* [What is needed]:
Your answer should consist solely of the lines from the one with "The three.js and" through the one with "table_points, [grid_faces(*across.shape)], table_paint)", copied exactly, endpoints included.

* [Material to process]:
## start

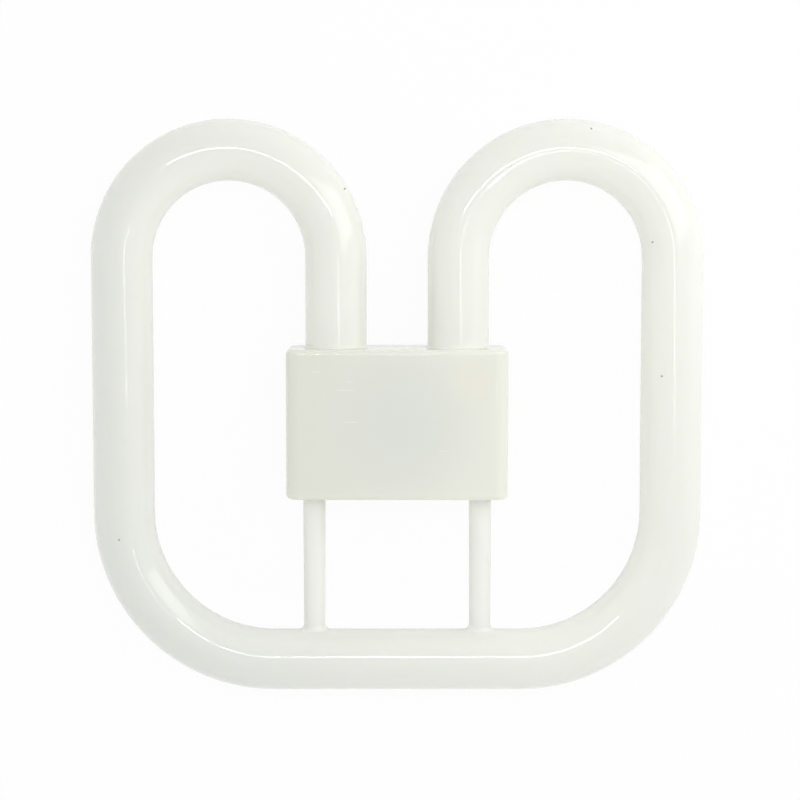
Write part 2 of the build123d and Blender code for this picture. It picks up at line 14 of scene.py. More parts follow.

## end
## start

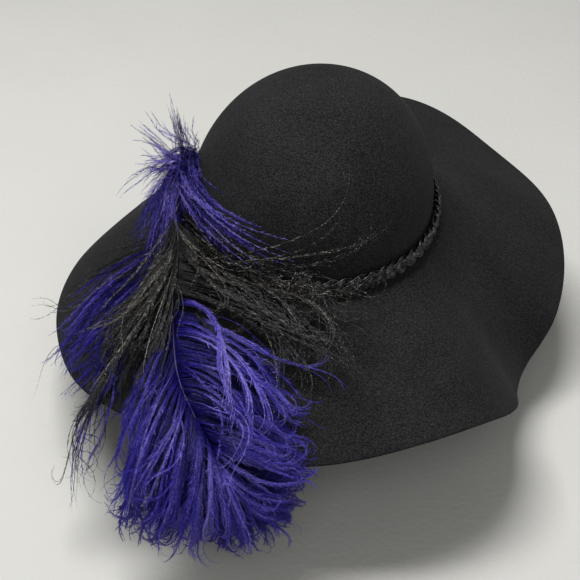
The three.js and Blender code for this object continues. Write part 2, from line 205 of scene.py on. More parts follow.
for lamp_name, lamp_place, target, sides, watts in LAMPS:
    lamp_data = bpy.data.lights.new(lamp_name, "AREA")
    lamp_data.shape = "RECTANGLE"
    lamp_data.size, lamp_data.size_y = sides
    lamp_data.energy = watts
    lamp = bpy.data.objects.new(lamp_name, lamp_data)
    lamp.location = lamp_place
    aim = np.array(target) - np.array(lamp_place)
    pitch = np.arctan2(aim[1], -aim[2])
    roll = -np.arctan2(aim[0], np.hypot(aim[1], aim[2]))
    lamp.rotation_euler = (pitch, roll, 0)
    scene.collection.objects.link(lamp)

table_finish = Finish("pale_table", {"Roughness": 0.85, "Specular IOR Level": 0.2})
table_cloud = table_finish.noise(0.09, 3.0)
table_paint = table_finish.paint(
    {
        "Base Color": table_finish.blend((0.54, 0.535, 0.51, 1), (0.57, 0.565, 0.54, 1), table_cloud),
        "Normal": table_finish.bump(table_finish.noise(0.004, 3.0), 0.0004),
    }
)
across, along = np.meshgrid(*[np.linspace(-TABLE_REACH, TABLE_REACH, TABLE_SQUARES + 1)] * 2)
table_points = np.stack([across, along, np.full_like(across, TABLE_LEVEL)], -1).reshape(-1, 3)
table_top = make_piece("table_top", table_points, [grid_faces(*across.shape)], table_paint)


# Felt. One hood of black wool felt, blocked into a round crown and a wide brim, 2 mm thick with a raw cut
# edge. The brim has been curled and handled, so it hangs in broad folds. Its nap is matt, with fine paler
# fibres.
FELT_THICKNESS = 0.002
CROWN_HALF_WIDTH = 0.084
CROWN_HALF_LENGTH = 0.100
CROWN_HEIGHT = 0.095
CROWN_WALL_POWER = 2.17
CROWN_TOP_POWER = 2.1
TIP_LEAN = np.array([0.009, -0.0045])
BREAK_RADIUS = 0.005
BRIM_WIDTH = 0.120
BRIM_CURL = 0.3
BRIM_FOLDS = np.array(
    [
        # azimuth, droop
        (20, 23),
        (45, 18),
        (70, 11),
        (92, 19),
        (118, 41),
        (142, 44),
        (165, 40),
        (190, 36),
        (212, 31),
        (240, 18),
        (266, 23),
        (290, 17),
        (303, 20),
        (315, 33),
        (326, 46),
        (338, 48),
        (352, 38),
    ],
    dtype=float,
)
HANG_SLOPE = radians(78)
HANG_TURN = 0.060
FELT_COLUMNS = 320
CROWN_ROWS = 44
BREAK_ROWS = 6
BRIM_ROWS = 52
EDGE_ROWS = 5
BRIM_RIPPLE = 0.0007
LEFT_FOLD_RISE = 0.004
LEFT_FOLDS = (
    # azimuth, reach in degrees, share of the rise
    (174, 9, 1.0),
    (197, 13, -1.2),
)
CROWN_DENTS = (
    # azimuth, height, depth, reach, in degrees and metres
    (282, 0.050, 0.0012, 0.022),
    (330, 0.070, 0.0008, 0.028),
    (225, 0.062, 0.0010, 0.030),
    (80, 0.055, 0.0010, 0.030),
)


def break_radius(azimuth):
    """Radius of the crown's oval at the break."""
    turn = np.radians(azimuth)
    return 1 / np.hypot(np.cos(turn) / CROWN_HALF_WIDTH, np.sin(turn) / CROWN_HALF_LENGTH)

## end

* [Problem solution]:
The three.js and Blender code for this object continues. Write part 2, from line 205 of scene.py on. More parts follow.
for lamp_name, lamp_place, target, sides, watts in LAMPS:
    lamp_data = bpy.data.lights.new(lamp_name, "AREA")
    lamp_data.shape = "RECTANGLE"
    lamp_data.size, lamp_data.size_y = sides
    lamp_data.energy = watts
    lamp = bpy.data.objects.new(lamp_name, lamp_data)
    lamp.location = lamp_place
    aim = np.array(target) - np.array(lamp_place)
    pitch = np.arctan2(aim[1], -aim[2])
    roll = -np.arctan2(aim[0], np.hypot(aim[1], aim[2]))
    lamp.rotation_euler = (pitch, roll, 0)
    scene.collection.objects.link(lamp)

table_finish = Finish("pale_table", {"Roughness": 0.85, "Specular IOR Level": 0.2})
table_cloud = table_finish.noise(0.09, 3.0)
table_paint = table_finish.paint(
    {
        "Base Color": table_finish.blend((0.54, 0.535, 0.51, 1), (0.57, 0.565, 0.54, 1), table_cloud),
        "Normal": table_finish.bump(table_finish.noise(0.004, 3.0), 0.0004),
    }
)
across, along = np.meshgrid(*[np.linspace(-TABLE_REACH, TABLE_REACH, TABLE_SQUARES + 1)] * 2)
table_points = np.stack([across, along, np.full_like(across, TABLE_LEVEL)], -1).reshape(-1, 3)
table_top = make_piece("table_top", table_points, [grid_faces(*across.shape)], table_paint)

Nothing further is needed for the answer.